Por ejemplo, unos pocos independentistas pidieron boicotear un documental sobre Serrat en TV3, programa que fue lo más visto del día en su franja horaria en Cataluña. Hay quien parece querer decir que los dos millones de independentistas están representados por estas personas, en vez de aceptar que son cuatro radicales fanáticos alérgicos a la diferencia e incapaces de escuchar a alguien que piensa distinto a ellos o, peor aún, de apreciar la música creada por alguien con quien no comparten posicionamiento político. Cuatro tipos que sólo se representan a ellos y a sus pocas neuronas. Pero qué más da, con lo que parece divertir a tantos ridiculizar a todos los independentistas y asociarlos con los más radicales de los suyos. Igual que hay independentistas que creen de verdad que los dos millones de votantes de opciones no independentistas, todos ellos, celebraron con júbilo las cargas policiales del 1 de octubre y son unos malvados opresores.

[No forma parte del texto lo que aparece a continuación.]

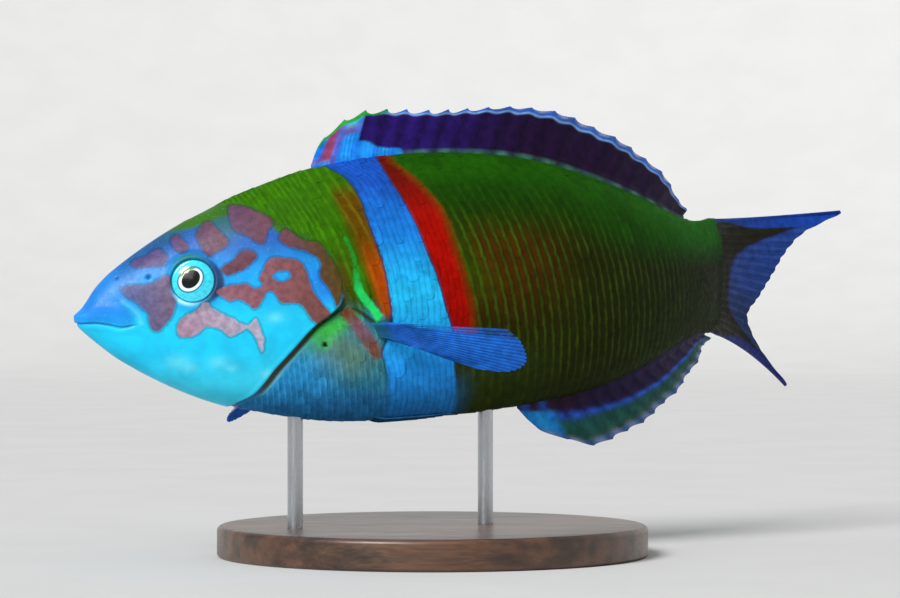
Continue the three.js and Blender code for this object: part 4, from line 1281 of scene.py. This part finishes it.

Es evidente que no es así y no pocos no independentistas criticaron los excesos de la actuación policial aquel día. Pero, de nuevo, da igual. Que nada te despoje de tus prejuicios. No hay nada peor que un fanático, “alguien que no puede cambiar de opinión y no quiere cambiar de tema”, en perfecta descripción de Churchill. Sucede que cada vez uno ve más personas, a un lado y otro, que sorprendentemente tienen una capacidad sobrehumana de detectar a sectarios, pero siempre, siempre, de los de enfrente, jamás de los que piensan igual que él. 

Muchos celebraron la chirigota que simulaba una decapitación de Puigdemont en el Carnaval de Cádiz como una muestra de la libertad de expresión que es, sobre todo en un ambiente satírico como el del carnaval en la tacita de plata. Y fue magnífico ver tanto compromiso con la libertad de expresión y con el derecho a ofender de los artistas sin ser sancionado ni condenado por ello. Pero, honestamente, ¿cuántas de esas personas que han festejado la broma gaditana hubieran puesto el grito en el cielo si en un programa de humor de TV3 se hubiera simulado la decapitación de Rajoy o del rey Felipe? 

Quizá, qué locura, la convivencia pueda empezar a reestablecerse si se aparcan los proyectos de máximos y las palabras gruesas, si se reconoce al de enfrente como alguien igual de respetable que el de al lado, sólo que con ideas distintas. Puede que funcionara, para variar, intentar entender al que piensa diferente. Quizá muchos independentistas se sorprendieran al ver que sus conciudadanos que votan a opciones distintas a las suyas no casan con la caricatura malvada con la que los ridiculizan. Y puede que muchos no independentistas comprendan que también hay catalanes partidarios de separarse de España sencillamente porque creen en ese proyecto político, no porque odien visceralmente a los españoles ni porque sean delincuentes peligrosos que aman incumplir la ley y, entre atracar un banco y promover la independencia, se quedaron con esta última opción tras una ardua reflexión. 

No se trata de cambiar la opinión política de nadie, aunque la política va también de intentar seducir y convencer, no de insultar al de enfrente. Pero eso quizá sea mucho pedir. Quien crea que la unidad de España es un bien sacrosanto, como si sus fronteras estuvieran talladas en piedra desde tiempos inmemoriales y proponer una idea distinta fuera un terrible delito, puede seguir pensando lo mismo. El que considere que Cataluña tiene que abandonar España para prosperar, como si la corrupción de los políticos catalanes no fuera real y tuviera algún sentido la independencia en tiempos de UE y globalización, también puede creerlo. Sólo faltaría. Pero estaría muy bien, aunque sólo fuera por ver qué pasa, que respetara al de al lado, que no sólo leyera artículos de opinión para reafirmar sus ideas preconcebidas, que se diera una vuelta por Madrid o Barcelona, que no se saltara la ley ni defendiera retorcerla para atacar al adversario, que entendiera que si para él un trozo de tela es importante, también puede serlo otro con distintos colores para otras personas. Y quizá, así ya a lo loco, podemos empezar a reflexionar todos sobre los esfuerzos y los disgustos que nos está consumiendo este monotema. De cuántas amistades está separando, de cuántas inaceptables faltas de respeto está propiciando, de cuánto tiempo se está perdiendo, de cuánto daño se está haciendo a la convivencia. Ojalá el sectarismo dejara de circular en doble sentido. Tal vez sea utópico pensarlo, pero el discurso conciliador del nuevo president del Parlament, Roger Torrent, invita a aspirar a un final de la confrontación. ¿Por qué no lo intentamos? Parlem?